Luang Prabang - Part II

I truly believe that "the" most frustrating thing in the world is to spend 30 minutes putting up a mosquito net, which you thoughtfully brought from home, taking extra time and attention to make sure there are no gaps, so you can go to sleep in the firm knowledge that nothing could possibly get in, only to find that you have inadvertantly trapped a mosquito on the inside, and with no hope of escape, there is nothing left for it to do but continue biting you until it is too fat from your blood to fly away and so rests in the same well drained spot to continue feeding. To make matters worse that well drained spot happened to be right in the middle of my forehead. I was not happy!!!

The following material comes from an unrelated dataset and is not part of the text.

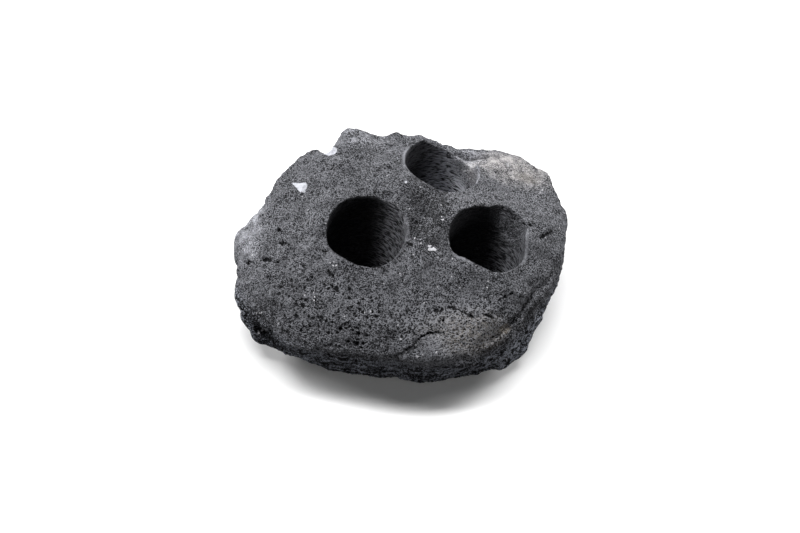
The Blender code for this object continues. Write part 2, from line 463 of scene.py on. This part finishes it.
# Single pits: centre, radius and depth, in millimetres.
PITS = [
    ((17.0, -51.6, 56.4), 1.7, 1.8), ((12.7, -52.0, 56.1), 1.0, 1.2),
    ((19.9, -56.6, 54.1), 1.1, 1.1), ((-25.8, -54.0, 49.3), 1.1, 1.2),
    ((-21.0, -58.1, 46.0), 1.2, 1.4), ((-25.9, -59.5, 41.6), 1.2, 1.3),
    ((-29.7, -55.1, 46.1), 1.1, 1.3), ((-16.6, -59.3, 46.0), 1.0, 1.1),
    ((-16.6, -53.4, 52.5), 1.0, 1.1), ((-18.1, -49.5, 53.8), 1.0, 1.0),
    ((-22.0, -61.1, 41.2), 1.5, 1.6), ((-19.5, -62.5, 40.7), 1.3, 1.5),
    ((-22.9, -60.3, 41.8), 1.1, 1.3), ((-18.6, -61.5, 42.5), 1.2, 1.4),
    ((5.2, -60.0, 14.2), 2.6, 2.6), ((-20.0, -52.0, 52.3), 0.9, 1.0),
    ((-18.1, -49.4, 53.3), 0.9, 1.0), ((-30.5, -49.0, 51.8), 1.0, 1.1),
    ((10.5, -47.4, 58.1), 0.8, 0.9), ((-33.7, -36.7, 56.3), 1.0, 1.1),
    ((-35.1, -31.0, 58.1), 0.9, 1.0), ((-48.1, -24.9, 57.7), 0.9, 1.0),
    ((-43.6, -30.5, 55.7), 1.1, 1.2), ((-49.4, -35.2, 53.0), 1.1, 1.2),
    ((-58.9, -32.0, 50.6), 1.2, 1.2), ((-57.8, -18.3, 54.8), 0.9, 1.0),
    ((7.6, -5.1, 68.1), 1.2, 1.2), ((9.8, -6.0, 68.1), 0.9, 0.9),
    ((5.4, -4.7, 68.4), 0.8, 0.8),
]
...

I was however happy to be back in Luang Prabang, having grown fond of the laid back, yet still tourist friendly, town. Deciding to head across the Mekong, and due to there being no bridge within sight in any direction, I avoided the constant call of "private boat crossing sir" which almost every tourist goes for, and instead got on the very local ferry boat crossing. I then spent the next 3 hours getting hopelessly lost due to one wrong turn and ended up walking through some of the smallest villages in Laos. The locals came out to see the white man and gave me a mixed look of "wow a foreigner" and "what the hell are you doing so far from home". The local children however seemed to really appreciate the foreign man and came waving and yelling into the street. Not knowing where I was I decided the only other option to walking all the way back the way I came was to head to my right, in the general direction of the river. I found a very small path and followed it through a mountain pass, encountering a couple of worker women returning with seaweed and bags of plants from the river. Most of them simply stared as I walked past with a confused look upon their faces. Finally however I did reach the river and found a few tiny temples not on any map. I followed the river back and thankfully reached the river crossing where I'd begun. I now know why most people hire guides and don't wander off on their own for 3 hours before realising they might not be on the right path.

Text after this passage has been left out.